Output, with no changes, the span of lines that opens with the line containing "for node in" and closes with the last line.

◆ MATERIAL FOR THE TASK
——

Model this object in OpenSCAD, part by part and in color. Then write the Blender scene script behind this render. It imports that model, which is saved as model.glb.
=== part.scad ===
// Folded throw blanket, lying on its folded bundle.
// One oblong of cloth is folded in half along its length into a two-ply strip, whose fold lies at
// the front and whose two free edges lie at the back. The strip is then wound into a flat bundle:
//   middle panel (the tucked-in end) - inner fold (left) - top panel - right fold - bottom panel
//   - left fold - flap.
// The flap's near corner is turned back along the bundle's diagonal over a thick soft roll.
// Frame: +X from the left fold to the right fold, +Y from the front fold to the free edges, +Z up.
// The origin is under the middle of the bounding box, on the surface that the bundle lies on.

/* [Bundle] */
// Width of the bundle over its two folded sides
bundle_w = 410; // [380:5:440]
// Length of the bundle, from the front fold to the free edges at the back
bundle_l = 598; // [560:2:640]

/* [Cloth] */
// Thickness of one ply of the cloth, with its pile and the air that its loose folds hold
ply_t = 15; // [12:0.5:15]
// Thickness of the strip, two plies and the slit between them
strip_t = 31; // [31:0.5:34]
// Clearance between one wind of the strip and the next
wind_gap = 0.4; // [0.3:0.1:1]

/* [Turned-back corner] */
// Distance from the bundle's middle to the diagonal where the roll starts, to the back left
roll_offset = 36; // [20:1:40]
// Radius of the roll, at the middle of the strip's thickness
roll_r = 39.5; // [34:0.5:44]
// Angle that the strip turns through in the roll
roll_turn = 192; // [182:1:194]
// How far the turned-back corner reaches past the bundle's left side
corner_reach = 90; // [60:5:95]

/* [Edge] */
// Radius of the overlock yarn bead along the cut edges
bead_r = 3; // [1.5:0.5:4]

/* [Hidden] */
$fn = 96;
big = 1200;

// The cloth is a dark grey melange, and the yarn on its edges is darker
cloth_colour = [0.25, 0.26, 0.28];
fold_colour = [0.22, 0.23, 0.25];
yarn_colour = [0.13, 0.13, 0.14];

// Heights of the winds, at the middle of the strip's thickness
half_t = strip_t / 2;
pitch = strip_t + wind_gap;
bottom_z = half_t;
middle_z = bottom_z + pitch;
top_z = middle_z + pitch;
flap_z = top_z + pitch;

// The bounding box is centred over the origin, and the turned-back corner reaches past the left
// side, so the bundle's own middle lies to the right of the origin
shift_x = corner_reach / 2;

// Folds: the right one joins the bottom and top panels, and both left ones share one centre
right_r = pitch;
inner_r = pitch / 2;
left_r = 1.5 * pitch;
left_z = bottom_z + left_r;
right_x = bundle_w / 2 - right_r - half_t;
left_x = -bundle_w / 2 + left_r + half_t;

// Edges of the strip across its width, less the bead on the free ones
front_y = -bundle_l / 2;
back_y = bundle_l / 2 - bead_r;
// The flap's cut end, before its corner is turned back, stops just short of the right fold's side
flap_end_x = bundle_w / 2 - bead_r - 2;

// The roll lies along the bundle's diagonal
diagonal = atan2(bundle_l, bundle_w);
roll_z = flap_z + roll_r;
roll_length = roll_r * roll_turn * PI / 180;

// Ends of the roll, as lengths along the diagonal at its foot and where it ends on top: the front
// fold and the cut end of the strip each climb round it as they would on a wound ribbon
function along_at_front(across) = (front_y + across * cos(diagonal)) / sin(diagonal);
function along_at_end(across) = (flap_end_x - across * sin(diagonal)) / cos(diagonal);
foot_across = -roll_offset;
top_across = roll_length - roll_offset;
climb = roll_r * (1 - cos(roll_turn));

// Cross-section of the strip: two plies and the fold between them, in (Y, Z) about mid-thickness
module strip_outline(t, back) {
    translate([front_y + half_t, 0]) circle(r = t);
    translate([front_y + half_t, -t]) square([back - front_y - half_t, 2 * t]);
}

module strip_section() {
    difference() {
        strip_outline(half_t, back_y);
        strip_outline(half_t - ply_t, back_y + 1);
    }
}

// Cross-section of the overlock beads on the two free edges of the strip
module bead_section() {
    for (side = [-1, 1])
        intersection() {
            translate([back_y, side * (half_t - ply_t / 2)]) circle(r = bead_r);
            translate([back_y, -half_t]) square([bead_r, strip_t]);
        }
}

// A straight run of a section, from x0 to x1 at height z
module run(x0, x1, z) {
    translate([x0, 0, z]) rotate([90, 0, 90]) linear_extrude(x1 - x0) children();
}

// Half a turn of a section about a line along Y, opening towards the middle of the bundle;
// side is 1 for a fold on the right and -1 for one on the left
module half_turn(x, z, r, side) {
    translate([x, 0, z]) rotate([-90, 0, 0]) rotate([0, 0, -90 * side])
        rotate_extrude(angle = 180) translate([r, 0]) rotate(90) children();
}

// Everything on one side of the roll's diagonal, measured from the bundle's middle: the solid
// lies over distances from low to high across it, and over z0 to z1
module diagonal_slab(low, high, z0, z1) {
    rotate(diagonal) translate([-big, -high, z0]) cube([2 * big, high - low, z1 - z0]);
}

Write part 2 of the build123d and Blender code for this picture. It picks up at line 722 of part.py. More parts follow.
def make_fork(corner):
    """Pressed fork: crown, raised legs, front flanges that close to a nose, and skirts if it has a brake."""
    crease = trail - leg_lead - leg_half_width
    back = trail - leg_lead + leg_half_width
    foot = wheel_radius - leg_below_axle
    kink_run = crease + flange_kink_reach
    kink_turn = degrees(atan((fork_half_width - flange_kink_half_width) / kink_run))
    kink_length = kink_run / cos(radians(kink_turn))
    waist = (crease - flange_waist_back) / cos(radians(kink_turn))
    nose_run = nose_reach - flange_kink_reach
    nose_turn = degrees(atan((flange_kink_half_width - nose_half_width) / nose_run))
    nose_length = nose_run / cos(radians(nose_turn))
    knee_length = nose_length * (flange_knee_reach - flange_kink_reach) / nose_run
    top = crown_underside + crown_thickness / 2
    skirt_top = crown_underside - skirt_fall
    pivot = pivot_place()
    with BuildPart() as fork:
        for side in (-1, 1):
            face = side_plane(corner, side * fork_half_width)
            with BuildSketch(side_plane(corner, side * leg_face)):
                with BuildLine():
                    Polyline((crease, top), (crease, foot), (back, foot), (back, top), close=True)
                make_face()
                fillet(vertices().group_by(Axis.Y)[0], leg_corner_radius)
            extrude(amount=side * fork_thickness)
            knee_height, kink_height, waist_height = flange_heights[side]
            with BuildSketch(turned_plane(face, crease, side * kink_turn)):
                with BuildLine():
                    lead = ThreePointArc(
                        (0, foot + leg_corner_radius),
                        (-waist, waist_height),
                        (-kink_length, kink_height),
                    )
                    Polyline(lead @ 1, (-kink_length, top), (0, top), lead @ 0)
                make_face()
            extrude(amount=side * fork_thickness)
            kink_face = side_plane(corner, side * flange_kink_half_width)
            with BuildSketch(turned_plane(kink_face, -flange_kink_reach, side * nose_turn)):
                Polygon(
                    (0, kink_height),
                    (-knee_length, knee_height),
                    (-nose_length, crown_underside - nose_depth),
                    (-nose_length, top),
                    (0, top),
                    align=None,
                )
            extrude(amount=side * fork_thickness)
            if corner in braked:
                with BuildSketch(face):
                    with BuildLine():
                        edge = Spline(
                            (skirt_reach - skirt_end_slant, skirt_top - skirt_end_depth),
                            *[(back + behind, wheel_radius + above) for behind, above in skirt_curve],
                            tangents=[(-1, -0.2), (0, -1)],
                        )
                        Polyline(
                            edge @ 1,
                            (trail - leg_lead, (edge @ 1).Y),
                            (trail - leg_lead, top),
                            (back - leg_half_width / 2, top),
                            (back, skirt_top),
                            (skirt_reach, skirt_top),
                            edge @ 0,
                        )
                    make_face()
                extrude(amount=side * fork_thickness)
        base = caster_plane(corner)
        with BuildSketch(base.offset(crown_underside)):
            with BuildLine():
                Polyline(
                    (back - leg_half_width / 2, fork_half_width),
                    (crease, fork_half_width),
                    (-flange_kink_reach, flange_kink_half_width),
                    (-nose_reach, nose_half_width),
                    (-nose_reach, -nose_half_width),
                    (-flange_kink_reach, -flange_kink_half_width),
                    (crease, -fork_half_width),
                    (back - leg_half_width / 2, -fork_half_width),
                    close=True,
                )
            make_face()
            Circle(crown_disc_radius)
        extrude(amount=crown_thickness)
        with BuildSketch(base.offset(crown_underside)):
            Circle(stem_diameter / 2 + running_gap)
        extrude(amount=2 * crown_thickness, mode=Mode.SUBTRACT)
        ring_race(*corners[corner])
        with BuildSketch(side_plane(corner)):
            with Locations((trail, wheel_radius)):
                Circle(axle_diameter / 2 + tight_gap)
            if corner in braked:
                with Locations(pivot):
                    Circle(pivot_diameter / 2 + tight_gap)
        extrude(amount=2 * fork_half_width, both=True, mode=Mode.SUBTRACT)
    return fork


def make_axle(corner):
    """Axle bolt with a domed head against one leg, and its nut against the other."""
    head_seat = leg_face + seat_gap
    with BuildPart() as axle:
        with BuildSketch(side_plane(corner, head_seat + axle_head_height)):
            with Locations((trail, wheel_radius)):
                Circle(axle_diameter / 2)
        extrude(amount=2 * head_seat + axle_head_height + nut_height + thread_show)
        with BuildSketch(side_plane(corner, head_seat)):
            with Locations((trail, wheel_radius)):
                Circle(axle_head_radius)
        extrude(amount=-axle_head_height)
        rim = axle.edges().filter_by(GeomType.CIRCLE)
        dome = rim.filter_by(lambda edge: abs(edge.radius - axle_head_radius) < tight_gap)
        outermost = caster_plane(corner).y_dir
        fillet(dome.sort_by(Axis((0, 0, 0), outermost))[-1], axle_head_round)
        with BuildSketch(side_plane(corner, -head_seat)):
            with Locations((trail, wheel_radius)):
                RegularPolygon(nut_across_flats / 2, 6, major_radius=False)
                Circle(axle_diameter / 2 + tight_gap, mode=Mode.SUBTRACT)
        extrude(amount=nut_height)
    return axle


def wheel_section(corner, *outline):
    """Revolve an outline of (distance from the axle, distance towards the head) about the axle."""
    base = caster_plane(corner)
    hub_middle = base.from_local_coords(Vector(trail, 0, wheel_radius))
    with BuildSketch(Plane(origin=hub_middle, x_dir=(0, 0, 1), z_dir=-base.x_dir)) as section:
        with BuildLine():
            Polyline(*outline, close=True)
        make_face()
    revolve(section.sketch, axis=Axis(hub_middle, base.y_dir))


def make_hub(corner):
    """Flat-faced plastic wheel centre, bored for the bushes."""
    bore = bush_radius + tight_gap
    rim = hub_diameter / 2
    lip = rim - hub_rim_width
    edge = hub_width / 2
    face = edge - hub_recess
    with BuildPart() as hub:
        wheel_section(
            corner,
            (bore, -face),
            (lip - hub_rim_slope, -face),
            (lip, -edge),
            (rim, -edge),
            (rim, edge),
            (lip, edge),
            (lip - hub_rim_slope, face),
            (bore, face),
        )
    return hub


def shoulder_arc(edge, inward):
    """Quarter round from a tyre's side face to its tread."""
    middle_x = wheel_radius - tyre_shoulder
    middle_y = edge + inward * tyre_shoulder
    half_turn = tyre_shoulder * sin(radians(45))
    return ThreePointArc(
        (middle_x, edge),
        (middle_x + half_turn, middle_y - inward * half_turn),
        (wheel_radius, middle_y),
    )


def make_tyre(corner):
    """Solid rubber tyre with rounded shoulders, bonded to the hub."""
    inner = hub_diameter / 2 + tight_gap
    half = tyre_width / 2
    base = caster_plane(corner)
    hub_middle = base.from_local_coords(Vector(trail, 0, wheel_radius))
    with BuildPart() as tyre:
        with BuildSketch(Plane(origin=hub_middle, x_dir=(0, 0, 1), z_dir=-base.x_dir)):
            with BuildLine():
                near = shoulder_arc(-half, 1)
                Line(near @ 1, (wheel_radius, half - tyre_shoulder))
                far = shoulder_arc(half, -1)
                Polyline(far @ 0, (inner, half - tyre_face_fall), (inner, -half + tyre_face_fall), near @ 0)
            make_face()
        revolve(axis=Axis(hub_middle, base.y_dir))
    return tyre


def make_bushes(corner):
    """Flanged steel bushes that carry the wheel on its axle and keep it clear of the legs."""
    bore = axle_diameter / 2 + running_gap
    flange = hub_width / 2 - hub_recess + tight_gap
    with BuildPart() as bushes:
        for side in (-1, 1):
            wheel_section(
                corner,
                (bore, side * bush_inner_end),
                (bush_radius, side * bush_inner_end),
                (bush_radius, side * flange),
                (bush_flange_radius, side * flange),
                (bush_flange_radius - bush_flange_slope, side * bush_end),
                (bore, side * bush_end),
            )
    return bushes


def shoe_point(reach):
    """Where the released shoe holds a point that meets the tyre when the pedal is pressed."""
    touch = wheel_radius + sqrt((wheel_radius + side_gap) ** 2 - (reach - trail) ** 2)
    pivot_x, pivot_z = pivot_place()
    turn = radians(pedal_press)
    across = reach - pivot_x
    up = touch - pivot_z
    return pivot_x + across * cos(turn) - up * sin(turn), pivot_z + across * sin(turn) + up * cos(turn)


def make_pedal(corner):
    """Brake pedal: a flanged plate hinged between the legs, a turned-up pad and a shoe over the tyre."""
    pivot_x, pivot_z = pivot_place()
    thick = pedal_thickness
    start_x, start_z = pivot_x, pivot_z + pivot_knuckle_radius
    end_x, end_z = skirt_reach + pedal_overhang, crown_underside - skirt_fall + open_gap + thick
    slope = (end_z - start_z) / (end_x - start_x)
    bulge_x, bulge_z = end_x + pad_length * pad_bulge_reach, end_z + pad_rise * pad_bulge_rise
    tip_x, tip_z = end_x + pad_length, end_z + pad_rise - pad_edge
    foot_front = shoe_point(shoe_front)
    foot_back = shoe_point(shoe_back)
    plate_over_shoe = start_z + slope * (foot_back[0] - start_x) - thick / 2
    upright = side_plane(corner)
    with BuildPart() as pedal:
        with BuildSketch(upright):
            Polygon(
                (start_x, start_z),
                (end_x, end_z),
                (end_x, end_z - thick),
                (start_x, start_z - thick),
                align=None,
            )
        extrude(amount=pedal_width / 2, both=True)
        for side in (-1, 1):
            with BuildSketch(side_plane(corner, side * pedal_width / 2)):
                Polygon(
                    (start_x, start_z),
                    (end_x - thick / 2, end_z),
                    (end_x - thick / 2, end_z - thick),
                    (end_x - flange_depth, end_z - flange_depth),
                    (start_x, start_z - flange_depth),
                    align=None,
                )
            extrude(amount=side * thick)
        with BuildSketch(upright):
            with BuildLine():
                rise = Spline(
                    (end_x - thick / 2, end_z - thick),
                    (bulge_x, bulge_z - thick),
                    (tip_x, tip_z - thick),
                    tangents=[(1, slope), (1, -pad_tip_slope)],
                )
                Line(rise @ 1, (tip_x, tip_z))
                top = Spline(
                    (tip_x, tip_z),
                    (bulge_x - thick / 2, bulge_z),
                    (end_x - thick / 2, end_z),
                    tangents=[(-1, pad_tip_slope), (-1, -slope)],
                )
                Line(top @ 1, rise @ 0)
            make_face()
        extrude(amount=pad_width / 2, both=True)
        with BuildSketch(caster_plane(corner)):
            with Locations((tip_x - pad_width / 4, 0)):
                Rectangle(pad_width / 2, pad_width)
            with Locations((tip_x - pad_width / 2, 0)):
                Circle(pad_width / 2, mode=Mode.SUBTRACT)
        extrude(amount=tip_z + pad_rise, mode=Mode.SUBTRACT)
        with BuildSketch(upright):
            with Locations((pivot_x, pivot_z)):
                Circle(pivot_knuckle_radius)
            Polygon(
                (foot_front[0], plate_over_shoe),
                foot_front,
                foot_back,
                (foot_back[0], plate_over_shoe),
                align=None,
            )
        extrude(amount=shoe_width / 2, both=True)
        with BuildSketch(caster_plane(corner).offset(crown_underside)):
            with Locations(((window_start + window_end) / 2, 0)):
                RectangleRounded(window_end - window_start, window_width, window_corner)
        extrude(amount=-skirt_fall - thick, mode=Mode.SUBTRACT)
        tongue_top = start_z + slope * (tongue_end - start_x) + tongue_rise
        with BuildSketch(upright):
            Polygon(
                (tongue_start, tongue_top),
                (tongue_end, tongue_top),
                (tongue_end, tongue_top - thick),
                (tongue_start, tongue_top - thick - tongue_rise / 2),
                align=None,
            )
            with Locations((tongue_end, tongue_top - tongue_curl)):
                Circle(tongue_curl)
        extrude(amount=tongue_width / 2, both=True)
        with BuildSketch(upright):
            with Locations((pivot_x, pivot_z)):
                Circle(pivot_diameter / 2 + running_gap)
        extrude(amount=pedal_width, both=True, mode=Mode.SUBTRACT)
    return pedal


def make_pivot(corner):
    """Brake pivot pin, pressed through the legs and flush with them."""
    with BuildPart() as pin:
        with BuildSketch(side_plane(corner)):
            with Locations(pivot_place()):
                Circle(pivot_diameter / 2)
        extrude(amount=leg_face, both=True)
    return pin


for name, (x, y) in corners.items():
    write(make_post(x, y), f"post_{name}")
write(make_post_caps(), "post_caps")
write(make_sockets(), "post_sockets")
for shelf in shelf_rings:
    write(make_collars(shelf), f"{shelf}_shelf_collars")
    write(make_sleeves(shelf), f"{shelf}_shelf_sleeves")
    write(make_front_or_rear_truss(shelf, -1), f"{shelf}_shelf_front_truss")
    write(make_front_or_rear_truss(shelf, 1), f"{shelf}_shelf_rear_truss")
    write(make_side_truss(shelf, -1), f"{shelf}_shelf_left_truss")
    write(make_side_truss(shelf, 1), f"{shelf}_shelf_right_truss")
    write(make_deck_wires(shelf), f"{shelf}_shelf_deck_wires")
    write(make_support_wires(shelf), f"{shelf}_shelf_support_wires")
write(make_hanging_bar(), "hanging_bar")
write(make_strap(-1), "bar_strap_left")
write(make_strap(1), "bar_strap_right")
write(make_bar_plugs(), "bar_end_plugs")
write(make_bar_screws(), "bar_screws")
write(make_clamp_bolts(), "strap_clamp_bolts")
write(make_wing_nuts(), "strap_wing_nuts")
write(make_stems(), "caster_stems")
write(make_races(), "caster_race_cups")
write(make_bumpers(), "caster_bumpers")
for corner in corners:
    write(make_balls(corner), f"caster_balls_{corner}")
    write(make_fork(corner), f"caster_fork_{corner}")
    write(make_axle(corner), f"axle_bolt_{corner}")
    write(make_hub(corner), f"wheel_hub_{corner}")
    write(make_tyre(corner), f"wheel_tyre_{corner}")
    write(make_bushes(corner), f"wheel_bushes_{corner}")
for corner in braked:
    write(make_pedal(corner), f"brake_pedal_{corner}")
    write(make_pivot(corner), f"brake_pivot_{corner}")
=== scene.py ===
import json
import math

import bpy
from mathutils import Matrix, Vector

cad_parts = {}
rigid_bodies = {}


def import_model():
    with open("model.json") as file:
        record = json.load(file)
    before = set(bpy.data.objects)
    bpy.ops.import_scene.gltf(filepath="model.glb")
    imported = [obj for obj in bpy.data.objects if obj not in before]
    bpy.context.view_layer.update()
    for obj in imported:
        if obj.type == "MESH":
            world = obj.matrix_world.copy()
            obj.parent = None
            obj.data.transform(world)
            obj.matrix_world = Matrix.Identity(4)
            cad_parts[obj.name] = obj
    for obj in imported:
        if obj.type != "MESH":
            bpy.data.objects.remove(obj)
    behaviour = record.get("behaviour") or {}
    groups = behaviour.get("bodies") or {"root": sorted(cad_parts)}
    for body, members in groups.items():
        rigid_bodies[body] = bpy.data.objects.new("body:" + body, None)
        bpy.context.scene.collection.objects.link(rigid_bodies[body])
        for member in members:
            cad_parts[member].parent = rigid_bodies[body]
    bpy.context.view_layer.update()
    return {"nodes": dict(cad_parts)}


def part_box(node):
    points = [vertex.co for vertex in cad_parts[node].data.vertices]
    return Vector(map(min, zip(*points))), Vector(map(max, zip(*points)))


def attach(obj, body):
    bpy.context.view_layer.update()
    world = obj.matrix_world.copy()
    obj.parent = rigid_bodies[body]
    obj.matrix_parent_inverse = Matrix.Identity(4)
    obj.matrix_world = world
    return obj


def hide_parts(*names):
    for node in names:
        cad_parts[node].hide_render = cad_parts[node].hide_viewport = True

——

◆ OUTPUT OF THE TASK
    for node in names:
        cad_parts[node].hide_render = cad_parts[node].hide_viewport = True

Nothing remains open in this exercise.